O Reino Unido é um estado laico reconhecido, mas sua constituição exige que o chefe de Estado jure proteger a Igreja da Inglaterra através do juramento de coroação. Este juramento que foi promulgado no final do século XVII é característico de estados religiosos e não de estados laicos.

São 13 países, incluindo nove na Europa -oficialmente cristãos; dois (Butão e Camboja) tem o budismo como religião do estado, e um (Israel) é oficialmente judeu.

Dinamarca: o Estado dinamarquês adota o cristianismo luterano como sua religião. Na prática, há ampla liberdade religiosa no país, onde vivem muitos imigrantes muçulmanos;

Butão: a constituição do país estabelece o budismo tibetano como religião oficial. Essa nação asiática garante liberdade religiosa, mas tem colocado limites a práticas de outras religiões (como atividades missionárias e construção de templos);

Arábia Saudita (islamismo): adota oficialmente o Islã e proíbe a prática de qualquer outra religião. Todos os cidadãos sauditas devem professar a fé islâmica, sob pena de serem executados pelo crime de apostasia.

Estado teocrático

Ao contrário do que acontece nos Estados laicos ou seculares, o Estado teocrático possui uma religião oficial, sendo proibida qualquer outra manifestação pública ou cultos que não pertençam à doutrina seguida pelo país. Nas teocracias, as decisões políticas e jurídicas passam pelas regras da religião oficial adotada.

Em países teocráticos, a religião pode exercer o poder político de forma direta, quando membros do próprio clero têm cargos públicos, ou de forma indireta, quando as decisões dos governantes e juízes (não religiosos) são controladas pelo clero.

São exemplos de Estados teocráticos: o Irã, que adota o islamismo como religião oficial e possui um aiatolá como chefe de Estado; o Vaticano, o país-sede da Igreja Católica, cujo chefe de Estado é o próprio papa, e os Estados onde há uma religião oficial, de modo que a adesão a outra religião, ou a negação da religião oficial, são puníveis criminalmente.

Alguns países foram inicialmente estados laicos, mas depois mudaram suas leis. Eles estabeleceram religiões estatais e transformaram-se em estados religiosos em progressão reversa. Existem apenas dois exemplos de tais países no mundo: Irã e Iraque.

O Irã se estabeleceu como um Estado laico em 1925 e manteve essa definição até a Revolução Islâmica de 1979.

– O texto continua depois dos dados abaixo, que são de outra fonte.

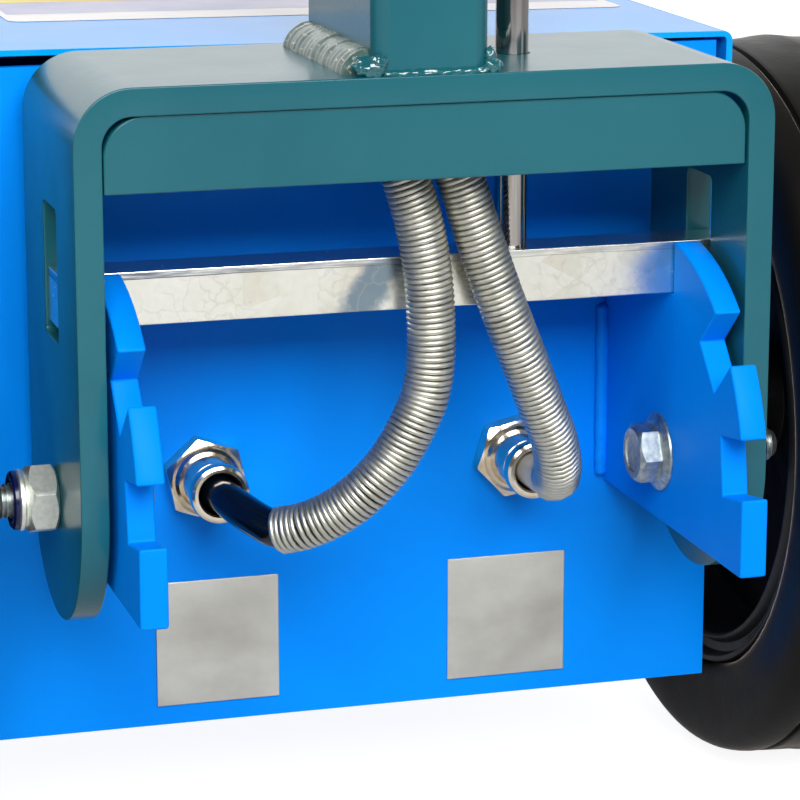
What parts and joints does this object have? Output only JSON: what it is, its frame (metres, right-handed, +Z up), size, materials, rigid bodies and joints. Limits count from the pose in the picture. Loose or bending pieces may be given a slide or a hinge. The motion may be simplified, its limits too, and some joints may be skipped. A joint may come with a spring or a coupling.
{
  "type": "drain snake machine",
  "caption": "Wheeled drain cleaning machine: boxed cable drum with a cable outlet, and an upright push handle held by a spring-loaded lock bar in detent plates.",
  "frame": {"origin": "centre of the machine's bounding box, at ground level under the wheels and feet", "axes": "+X across the machine to the operator's right, +Y towards the cable outlet, +Z up"},
  "size_m": [0.534, 0.6754, 0.9328],
  "materials": {
    "blue_paint": "semi-gloss powder coat",
    "lid_paint": "semi-gloss powder coat",
    "teal_paint": "smooth gloss enamel",
    "zinc": "bright zinc plate",
    "chrome": "bright chrome plate",
    "steel": "bare steel",
    "fitting_brass": "dull nickel plate",
    "label_metal": "brushed",
    "rubber_black": "matt",
    "grip_rubber": "matt",
    "hose_rubber": "glossy",
    "hose_plastic": "glossy, translucent",
    "tyre_rubber": "matt",
    "rim_plastic": "satin",
    "motor_paint": "satin",
    "outlet_steel": "dark coat",
    "black_plastic": "fine texture",
    "button_red": "gloss",
    "button_green": "gloss"
  },
  "bodies": {
    "chassis": {"housing_shell": "blue_paint", "rear_panel": "blue_paint", "front_panel": "blue_paint", "lid": "lid_paint", "lid_screws": "zinc", "bulkhead": "blue_paint", "quadrant_plate_left": "blue_paint", "quadrant_plate_right": "blue_paint", "quadrant_welds": "blue_paint", "pivot_bolt_left": "zinc", "pivot_bolt_right": "zinc", "pivot_nut_left": "zinc", "pivot_nut_right": "zinc", "pivot_washers": "zinc", "hose_fitting_left": "fitting_brass", "hose_fitting_right": "fitting_brass", "label_plate_left": "label_metal", "label_plate_right": "label_metal", "axle": "steel", "axle_nuts": "zinc", "front_leg_left": "blue_paint", "front_leg_right": "blue_paint", "foot_left": "rubber_black", "foot_right": "rubber_black", "motor": "motor_paint", "drum_bearings": "steel", "outlet_tube": "outlet_steel", "cable_gland": "black_plastic"},
    "handle": {"yoke": "teal_paint", "web_plate": "teal_paint", "handle_tube": "teal_paint", "base_welds": "teal_paint", "crossbar": "teal_paint", "grip_left": "grip_rubber", "grip_right": "grip_rubber", "rod_guide_lower": "teal_paint", "rod_guide_upper": "teal_paint", "control_box": "black_plastic", "return_spring": "steel", "hose_black": "hose_rubber", "hose_clear": "hose_plastic", "spring_guard_left": "steel", "spring_guard_right": "steel"},
    "lock": {"lock_bar": "zinc", "pull_rod": "chrome", "rod_collar": "steel", "pull_knob": "black_plastic"},
    "stop_button": {"button_left": "button_red"},
    "start_button": {"button_right": "button_green"},
    "wheel_left": {"tyre_left": "tyre_rubber", "rim_left": "rim_plastic", "bushing_left": "steel"},
    "wheel_right": {"tyre_right": "tyre_rubber", "rim_right": "rim_plastic", "bushing_right": "steel"},
    "drum": {"drum_can": "motor_paint", "drum_shaft": "steel", "cable_coil": "steel", "cable_end": "steel", "cable_tip": "steel"}
  },
  "joints": [
    {"name": "handle_fold", "type": "hinge", "parent": "chassis", "child": "handle", "pos_m": [0, -0.25575, 0.1625], "axis": [1, 0, 0], "range_deg": [-0.5, 0.5]},
    {"name": "lock_lift", "type": "slide", "parent": "handle", "child": "lock", "axis": [0, 0, 1], "range_m": [0, 0.023], "stiffness_N_per_m": 1500, "springref_m": -0.02, "deforming": ["return_spring"]},
    {"name": "stop_button_press", "type": "slide", "parent": "handle", "child": "stop_button", "axis": [0, 0, -1], "range_m": [0, 0.004], "stiffness_N_per_m": 400, "springref_m": -0.003},
    {"name": "start_button_press", "type": "slide", "parent": "handle", "child": "start_button", "axis": [0, 0, -1], "range_m": [0, 0.004], "stiffness_N_per_m": 400, "springref_m": -0.003},
    {"name": "wheel_left_spin", "type": "hinge", "parent": "chassis", "child": "wheel_left", "pos_m": [-0.202, -0.13225, 0.15], "axis": [1, 0, 0], "continuous": true},
    {"name": "wheel_right_spin", "type": "hinge", "parent": "chassis", "child": "wheel_right", "pos_m": [0.202, -0.13225, 0.15], "axis": [1, 0, 0], "continuous": true},
    {"name": "drum_spin", "type": "hinge", "parent": "chassis", "child": "drum", "pos_m": [0, -0.02225, 0.2], "axis": [0, 1, 0], "continuous": true}
  ]
}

Ela resultou na instituição do Islã como a religião do Estado no Irã. Outro país do Oriente Médio que é um antigo país laico é o Iraque, que se tornou um Estado laico depois de ganhar a independência em 1925. No entanto, o país adotou uma nova constituição em 2005, que reconheceu o Islã como religião do Estado, transformando o Iraque em estado religioso.

Estado ateu

A grande diferença entre o Estado ateu e o Estado laico está, respectivamente, na inexistência de Deus ou outra divindade espiritual e a liberdade de qualquer tipo de prática religiosa, baseada na imparcialidade do Estado. O Estado deve respeito ao ateísmo e quaisquer outras formas de crença religiosa.

Um Estado ateu é caracterizado pela proibição ou perseguição a práticas religiosas. O Estado não apenas se separa da religião, mas a combate. Exemplos de ateísmo de Estado podem ser encontrados em experiências socialistas ou comunistas do século XX: União Soviética (URSS), Cuba, China, Coreia do Norte, Camboja, entre outros.

Hoje em dia, parte desses países adota a liberdade religiosa e o secularismo: a Rússia é um país laico; a China garante a liberdade de crença, apesar de permitir apenas um conjunto de religiões registradas; e a Coreia do Norte também permite oficialmente a liberdade religiosa, apesar de que cerca de 64% da população norte-coreana não professa nenhuma religião.

A laicidade é um tema que gera muitas controvérsias, pois implica a manutenção de um equilíbrio tênue entre liberdade de crença e imparcialidade do Estado em relação à religião. Esse equilíbrio é delicado, mas tem como benefício esperado um Estado que respeita a diversidade de crença existente dentro da população.